JOB: Quote every line from the top of the listing down to and including the line that contains "plate_recess = 0.5".

Entries from a dataset:
◆ ◆ ◆ ◆

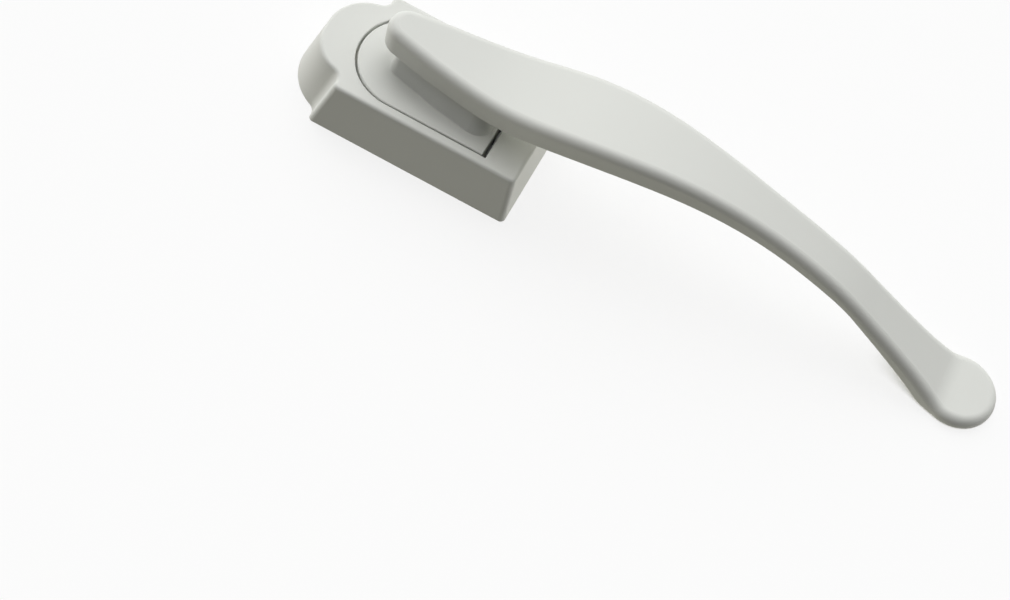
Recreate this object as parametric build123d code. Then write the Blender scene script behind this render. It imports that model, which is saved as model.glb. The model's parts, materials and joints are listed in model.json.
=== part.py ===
import os
from math import cos, hypot, radians, sin, tan

from build123d import *

# Door latch lever: a hollow housing that screws to the door, a lever casting that rocks
# in it on a cross pin, and a plunger that the lever pushes through the door.
# Origin: the plunger's axis at the housing's back face. +Z leaves the door, +X runs
# along the lever to its free end. All sizes are in millimetres.

# fixing posts, on the standard 1-3/4 inch spacing of storm-door hardware
post_spacing = 44.5
post_radius = 3.4
insert_radius = 2.6
insert_length = 9.0
insert_groove = 0.2
insert_groove_width = 0.8
thread_radius = 1.73

# housing, outside: margins are measured at its top face
housing_height = 12.4
lobe_margin = 0.15
lobe_flat = 2.7
lobe_overlap = 0.25
right_margin = 3.9
rim_width = 2.2
shoulder = 3.8
flare_left = 3.4
flare_right = 1.1
flare_side = 2.1
flare_lobe = 3.4
corner_radius = 1.2
root_radius = 2.6
edge_radius = 0.9

# housing, inside
wall = 2.2
top_wall = 2.0
plate_recess = 0.5

# rocker plate and its opening
rocker_radius = 11.85
round_end_margin = 1.64
rocker_gap = 0.3
round_end_gap = 0.5
slot_width = 1.0
slot_margin = 0.6
rocker_edge_radius = 0.3
skirt_thickness = 1.6
skirt_depth = 5.6

# handle, seen from above: places along it and its half width there, up to the round tip
nose_setback = 4.61
nose_half_width = 4.4
nose_corner_radius = 4.3
nose_tangent_deg = 14.0
heel_x = 8.0
heel_half_width = 7.5
swell_x = 27.0
swell_half_width = 9.45
palm_x = 44.0
palm_half_width = 8.95
grip_x = 60.0
grip_half_width = 7.15
waist_x = 78.0
waist_half_width = 5.62
shank_x = 94.0
shank_half_width = 5.45
tail_from_tip = 25.7
tail_half_width = 6.0
tip_x = 137.7
tip_radius = 8.6
tip_tangent_deg = 16.0

# handle, seen from the side: height of its face and of its underside
nose_face = 24.7
nose_under = 18.2
base_x = 5.0
base_face = 24.0
base_under = 17.9
rise_x = 18.0
rise_face = 24.6
rise_under = 18.35
climb_x = 30.0
climb_face = 27.2
climb_under = 21.0
crest_x = 52.0
crest_face = 29.45
crest_under = 23.7
fall_x = 78.0
fall_face = 25.6
fall_under = 21.15
drop_x = 92.0
drop_face = 21.2
drop_under = 17.15
slope_from_tip = 36.7
slope_start_face = 17.0
slope_start_under = 13.25
pad_length = 11.5
pad_length_under = 15.3
pad_face = 3.0
pad_under = 0.05
pad_bend_radius = 7.0
face_edge_radius = 2.0
under_edge_radius = 0.6

# neck between the rocker plate and the handle: its outline at the foot, and how far it
# draws in up to its top inside the handle
neck_inset = 3.1
neck_setback = 0.85
neck_end_length = 4.4
neck_left_half_width = 3.85
neck_middle_x = 4.0
neck_middle_half_width = 7.3
neck_right_half_width = 8.6
neck_left_radius = 2.6
neck_middle_radius = 40.0
neck_right_radius = 3.4
neck_foot_radius = 0.3
neck_reach = 7.5
neck_draw_in = 2.1

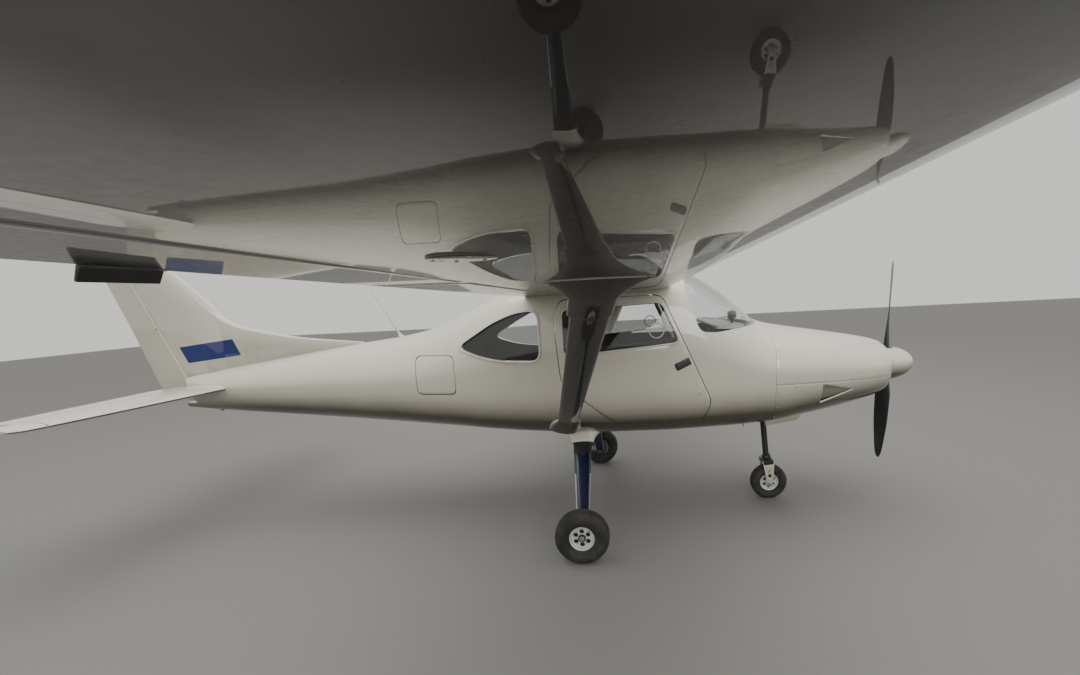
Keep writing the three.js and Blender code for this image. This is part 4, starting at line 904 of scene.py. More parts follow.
def cuff_form():
    """The sleeve round the strut's head, which spreads into a thin pointed flange on the wing."""
    along = (STRUT_TOP - STRUT_FOOT).normalized()
    middle_x, middle_y = STRUT_TOP.x - 0.012, STRUT_TOP.y - 0.022
    flange = []
    for ahead, across in ring_steps(64):
        lens = math.copysign(abs(across) ** 1.7, across) * FLANGE_HALF_WIDTH
        flange.append(underside(middle_x + ahead * FLANGE_HALF_LENGTH, middle_y - lens, FLANGE_THICKNESS))
    rings = []
    for u in between(0, 0.6, 8) + between(0.64, 1, 16):
        spread = max(0.0, (u - 0.62) / 0.38) ** 2.6
        centre = STRUT_FOOT.lerp(STRUT_TOP, CUFF_START + (CUFF_END - CUFF_START) * u)
        sleeve = stream_ring(centre, along, STRUT_CHORD * CUFF_LONG, STRUT_THICKNESS * CUFF_THICK, 64)
        rings.append([point.lerp(rim, spread) for point, rim in zip(sleeve, flange)])
    rings.append([point + ZENITH * (FLANGE_THICKNESS + 0.004) for point in rings[-1]])
    return skin_over(rings)


def make_struts():
    # The foot is its own piece with the body's gelcoat; the arm and cuff take the wing's gelcoat, whose
    # painted shade is darker
    foot = strut_form(between(0, 0.085, 10), "strut_foot_left")
    dress_pair(carve(foot, cabin_form(0.1)), "airframe", GELCOAT)
    arm = strut_form(between(0.0852, 0.1, 3) + between(0.15, 0.93, 12))
    strut = gathered("strut_skin_left", [arm, soften(cuff_form(), 0.001, 60)])
    dress_pair(strut, "airframe", WING_GELCOAT, "strut_left")


# Tail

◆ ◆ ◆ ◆

OUTPUT OF THE TASK:
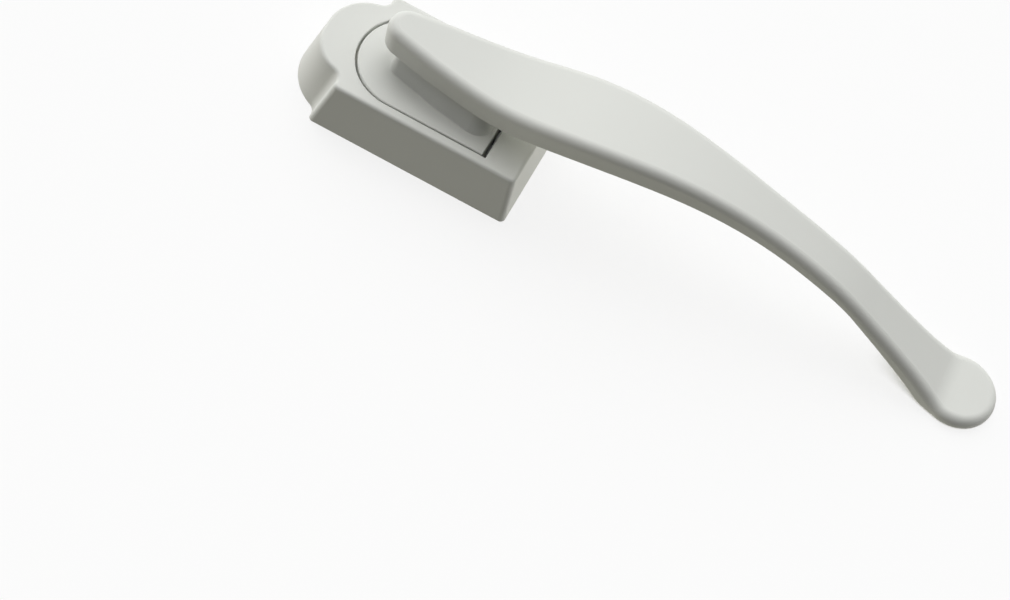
Recreate this object as parametric build123d code. Then write the Blender scene script behind this render. It imports that model, which is saved as model.glb. The model's parts, materials and joints are listed in model.json.
=== part.py ===
import os
from math import cos, hypot, radians, sin, tan

from build123d import *

# Door latch lever: a hollow housing that screws to the door, a lever casting that rocks
# in it on a cross pin, and a plunger that the lever pushes through the door.
# Origin: the plunger's axis at the housing's back face. +Z leaves the door, +X runs
# along the lever to its free end. All sizes are in millimetres.

# fixing posts, on the standard 1-3/4 inch spacing of storm-door hardware
post_spacing = 44.5
post_radius = 3.4
insert_radius = 2.6
insert_length = 9.0
insert_groove = 0.2
insert_groove_width = 0.8
thread_radius = 1.73

# housing, outside: margins are measured at its top face
housing_height = 12.4
lobe_margin = 0.15
lobe_flat = 2.7
lobe_overlap = 0.25
right_margin = 3.9
rim_width = 2.2
shoulder = 3.8
flare_left = 3.4
flare_right = 1.1
flare_side = 2.1
flare_lobe = 3.4
corner_radius = 1.2
root_radius = 2.6
edge_radius = 0.9

# housing, inside
wall = 2.2
top_wall = 2.0
plate_recess = 0.5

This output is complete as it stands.